Note his proud scientific language: He is a pioneer in the “experiments” to “conquer death.” Like Dr. Frankenstein, though, the creature Voldemort fashions from infamous acts of murder and idolatry is something subhuman.
Frankenstein’s creature, an embodiment of the passions and reason of science, lacked conscience, as did Jekyll’s Hyde. The spiritual faculty of the human person is uncreated; call it conscience, the active intellect, the eye of the heart, or what you will, it is the divine aspect of the human person. J. K. Rowling calls it love, and Voldemort knows nothing of love.
Love burns the unworthy or polluted in gothic horror. Remember the scar left on Mina Harker when the Eucharist, representing the God who died in loving sacrifice for his sheep, was placed on her forehead? Voldemort/Quirrell burns in agony when he touches Harry at the end of
Sorcerer’s Stone
, Dumbledore explains, because:
Your mother died to save you. If there is one thing Voldemort cannot understand, it is love. He didn’t realize that love as powerful as your mother’s for you leaves its own mark. Not a scar, no visible sign . . . to have been loved so deeply, even though the person who loved us is gone, will give us some protection forever. It is in your very skin. Quirrell, full of hatred, greed, and ambition, sharing his soul with Voldemort, could not touch you for this reason. It was agony to touch a person marked by something so good. (
Sorcerer’s Stone
, chapter seventeen)
Voldemort leaps this magical barrier by using Harry’s blood to reconstitute himself in
Goblet of Fire.
The admixture creates the “bond of blood” that joins them. When he possesses Harry at the Ministry in
Order of the Phoenix
, however, he is driven away and guards himself against Harry by Occlumency thereafter because of the pain he experiences when Harry remembers Sirius. The love and remorse Harry feels almost destroys the Dark Lord.
Voldemort has become undead and all but immortal, like Stoker’s Dracula, through the dark magic of Horcruxes. By committing “the supreme act of evil”—a murder—the soul is torn.

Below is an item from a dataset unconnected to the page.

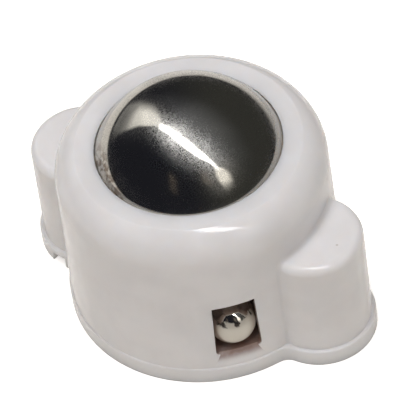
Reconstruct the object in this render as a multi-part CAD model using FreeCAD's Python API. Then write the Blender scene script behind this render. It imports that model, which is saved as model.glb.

Killing rips the soul apart. The wizard intent upon creating a Horcrux would use the damage to his advantage. He would encase the torn portion . . . [into an object with the necessary spell work] . . . then, even if one’s body is attacked or destroyed, one cannot die, for part of the soul remains earthbound and undamaged . . . (Slughorn,
Half-Blood Prince
, chapter twenty-three).
Incredibly, Riddle, Jr., creates one unintentional and six intentional Horcruxes. The Dark Lord’s exterior transformation into a person “whiter than a skull, with wide, livid scarlet eyes and a nose flat as a snake’s with slits for nostrils” (
Goblet of Fire
, chapter thirty-two) seemed to Dumbledore “only explicable if his soul was mutilated beyond the realms of what we might call ‘usual evil . . .’ ” (
Half-Blood Prince
, chapter twenty-three).
Dracula survives by drinking the life’s blood of others and making them undead creatures of darkness like himself. Voldemort, too, must murder to achieve immortality, but, while perhaps not as gruesome as vampirism, Horcrux creation is at least as horrible. The Dark Lord is the satanic cartoon of a materialist who infuses objects with pieces of his own soul, pieces he has acquired via destruction of his neighbor. His “life,” such as it is, is entirely
exterior
and material, rather than interior and spiritual. As an allegorical figure, he is the embodiment of our fragmentation, self-estrangement, and alienation—the postmodern, fallen condition gothic literature presents in imaginative form. Voldemort is Rowling’s gothic masterpiece.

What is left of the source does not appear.